Item 5. Interest in Securities of the Issuer
Item 5 of the Schedule 13D is hereby amended and restated as follows:
The information in Item 4 is incorporated herein by reference.
(a) and (b) Items 7 through 11 and 13 of each of the cover pages of this Schedule 13D are incorporated herein by reference. The
shares of Common Stock reported to be beneficially owned by the Reporting Persons are based on 11,900,535 shares of Common Stock as determined by reference to 13,200,535 shares of Common Stock outstanding as of May 1, 2023, as reported in the
Issuer’s Form 10-Q filed with the SEC on May 4, 2023, as reduced by the exchange of 1,300,000 shares of Common Stock for warrants, as reported in the Issuer’s Form 8-K filed with the SEC on June 2, 2023. Of the 588,850 shares of Common Stock
beneficially owned by the Reporting Persons that are directly held by the Master Fund, 333,333 of such shares of Common Stock are issuable upon exercise of warrants directly held by the Master Fund and beneficially owned by the Reporting Persons and
255,517 shares of Common Stock are issuable upon the exercise of the 2023 Warrants, as previously reported on February 9, 2023 and as limited by the 4.99% beneficial ownership limitation.
Armistice Capital is the investment manager of the Master Fund, and pursuant to an Investment Management Agreement, Armistice
Capital exercises voting and investment power over the securities of the Issuer held by the Master Fund and thus may be deemed to beneficially own the securities of the Issuer held by the Master Fund. Mr. Boyd, as the managing member of Armistice
Capital, may be deemed to beneficially own the securities of the Issuer held by the Master Fund. The Master Fund specifically disclaims beneficial ownership of the securities of the Issuer directly held by it by virtue of its inability to vote or
dispose of such securities as a result of its Investment Management Agreement with Armistice Capital.

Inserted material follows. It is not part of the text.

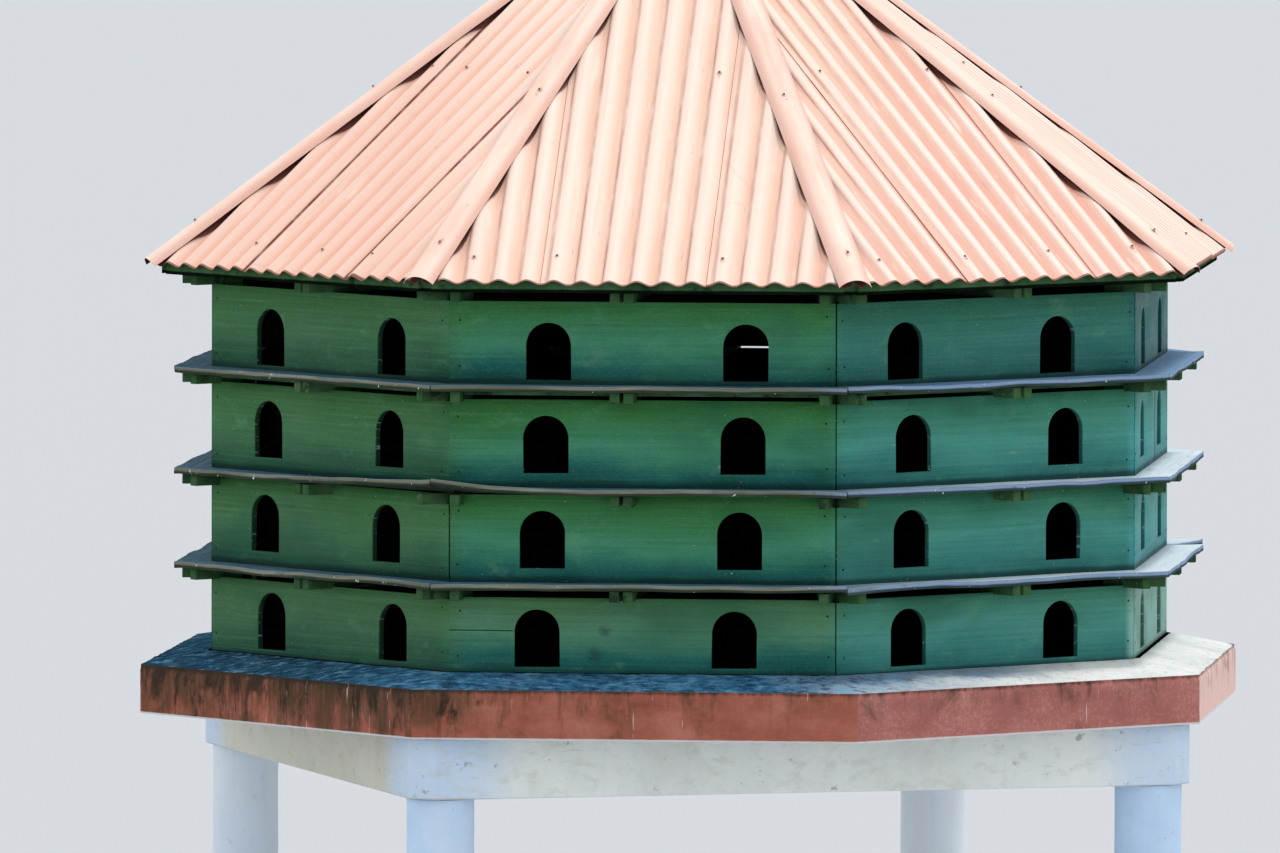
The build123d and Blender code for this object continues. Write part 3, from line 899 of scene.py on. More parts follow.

(c) Except as disclosed in Schedule A hereto or elsewhere in this Schedule 13D, as amended, there have been no transactions in the
shares of Common Stock by the Reporting Persons within the past 60 days.
(d) The disclosure in Item 2 is incorporated herein by reference.
(e) The Reporting Persons ceased to be the beneficial owner of more than five percent on June 27, 2023.
SIGNATURE
After reasonable inquiry and to the best of my knowledge and belief, I certify that the information set forth in this statement is
true, complete and correct.
June 27, 2023 | |||
(Date) | |||
Armistice Capital, LLC | |||
By: | | /s/ Steven Boyd | |
Name: Steven Boyd | |||
Title: Managing Member | |||
Steven Boyd | |||
/s/ Steven Boyd |
SCHEDULE A
TRANSACTIONS
Except as otherwise disclosed in this Schedule 13D, as amended, the following table sets forth all transactions by the Reporting
Persons (on behalf of the Master Fund) with respect to shares of Common Stock effected in the last 60 days, inclusive of any transactions effected through 4:00 p.m., New York City time, on June 27, 2023. Except as otherwise noted, all such
transactions were purchases or sales of shares of Common Stock effected in the open market, and the table excludes commissions paid in per share prices.
NATURE OF TRANSACTION | | DATE OF TRANSACTION | | | AMOUNT OF SECURITIES | | | PRICE PER SHARE / PREMIUM PER OPTION ($) | |||
Sale of Common Stock | 06/26/2023 | 2,746,138 | $0.6125(1) | ||||||||
Sale of Common Stock | 06/27/2023 | 1,668,882 | $0.4907(2) |
(1) The reported price is a weighted average price. These shares were traded in multiple transactions at prices ranging from $0.50
to $0.7801. The Reporting Persons undertake to provide the staff of the Securities and Exchange Commission (the “Staff”), upon request, full information regarding the number of shares traded at each separate price within the
range set forth in this footnote.
(2) The reported price is a weighted average price. These shares were traded in multiple transactions at prices ranging from $0.4404
to $0.5985. The Reporting Persons undertake to provide the Staff, upon request, full information regarding the number of shares traded at each separate price within the range set forth in this footnote.